We have similar issues when confronting ideas such as freedom and responsibility in a social setting. One of the meta-game issues among some games was the tendency on the part of rules to favour the players or to favour the environment. The difference between "say yes to the players unless you absolutely can't" versus a "say no to the players unless they are exceptional rules-lawyers" mentalities. Religions, I have found, are a mentality of "No! You must not! If you do you will be punished!" And under no circumstances ever consider that maybe the rules might be subject to revision through negotiation - that the mere subjects might have input into the ruleset.
Equally interesting to me, however, is the idea of games like Dungeons & Dragons qua simulation. In a strong sense these logical structures are very much like the norms, values, rules, and structures of a society. Do we wish to depict ethics as two axes of mutually exclusive dogmatically held ethos - all of which are "legitimate justification" for often lethal conflict, about limiting and restricting? Or will we have the courage to add another axis, perhaps more? Perhaps do away with the axes altogether...?
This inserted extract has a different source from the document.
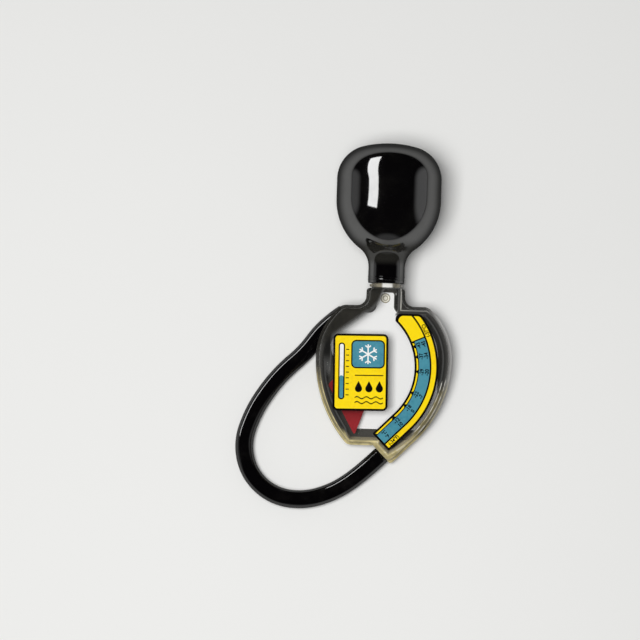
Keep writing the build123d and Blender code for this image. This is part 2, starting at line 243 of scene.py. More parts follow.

Tell me, are you excited by the possible directions our examinations into ethics might take us, or are you constrained by fear and think morality exists to keep intrinsic monsters under control...?
When we engage in social theory, indeed in meta-ethics deliberations, are we interested in expanding the ruleset, or restricting it? I, for one, am interesting in expanding the ruleset. I prefer Hobbits happy and free to Hobbits in chains.
Gary Gygax and Dave Arneson, I don't think even you knew what you did for us. From me, as one growing up in a generation with D&D, thank you for providing all that fun, and more, expanding my perspective. I took an interest in logic and analytic ethics, in part, because of you.